O'Connor preface not yet made up. Whenever I urge it upon him, he says, "I will start it soon: it will not be a long task, once begun," but he doesn't begin it.

Left Harper's Weekly for him. Portrait of Frémont therein. "Noble, noble fellow!" he exclaimed. Yet said also, "This portrait cannot be a late one." I think it is. "It does not carry conviction to me." Would like to read the article on Frémont. Frederic Bancroft, its writer, is unknown to both of us.

Said to me, "Kennedy is back. I had a note from him today. He says the papers had just come, but makes no remark upon them yet. You will no doubt hear from him." Spoke of "gladness" that "the silence had been broken."

Warren brought in pamphlet, proving to be Bucke's on "Sanity." He chucked it across the room to me. "Are you done with it already?" I asked, knowing how rarely he read such discussions. He replied that he was not, that he would "look over it" and would give it to me when done.
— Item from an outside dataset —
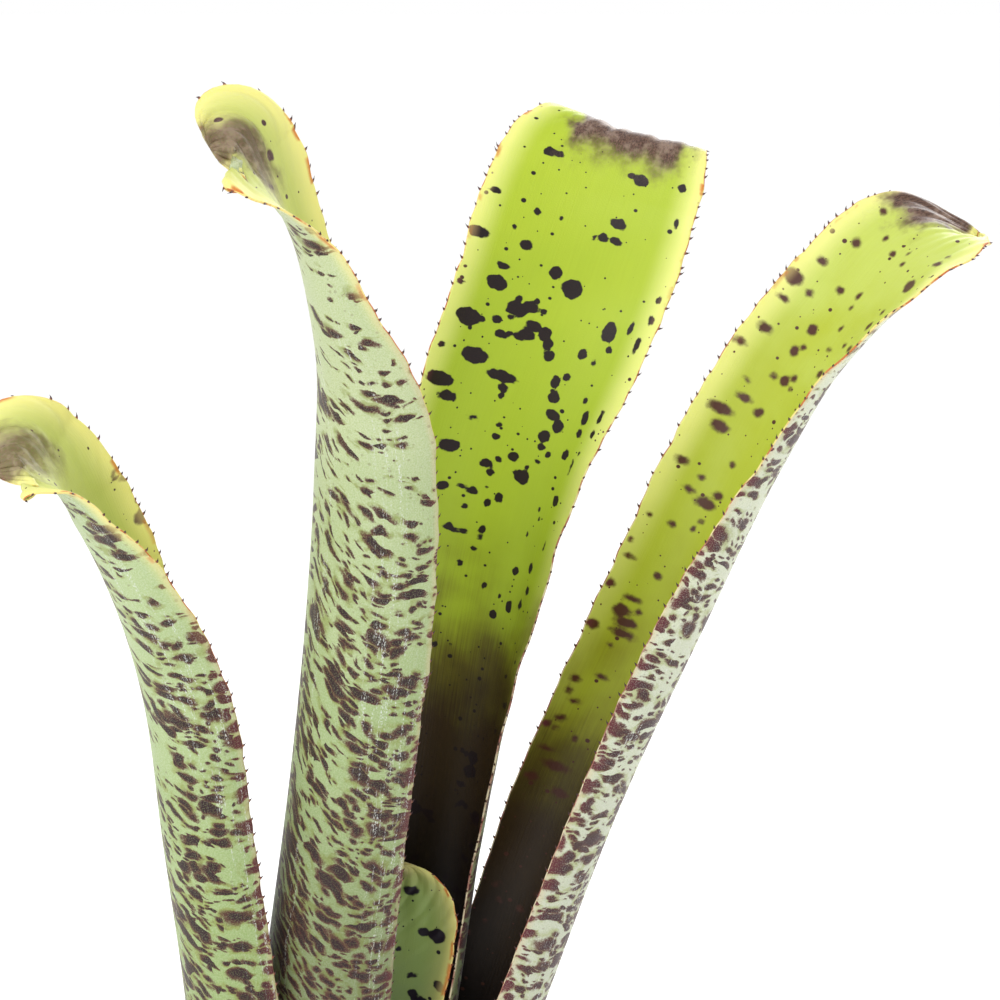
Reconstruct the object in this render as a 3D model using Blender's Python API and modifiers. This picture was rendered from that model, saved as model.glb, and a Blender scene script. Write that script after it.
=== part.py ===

Has been writing prose "memoranda" today; several sheets of it. Does it "when moved to: not by compulsion, either from without or within."

Opened big note-book. Unpinned a sheet proving to be the page extract I had written from the note about Tennyson that Frank Williams had got us to read. Had forgotten if it had been printed in full anywhere. I thought if he used no names he would be privileged to print it. He then, "I think so myself, that there could be no objection. Perhaps we might so use it: we will see."

W. referred again to Kennedy's Conservator piece: "It is a proud example of style,"he said, "a new dress, a distinct development. I like to look at it from that side, also." I had said, "It struck the heart of the subject." W. assenting, "Yes, it did," then adding as above.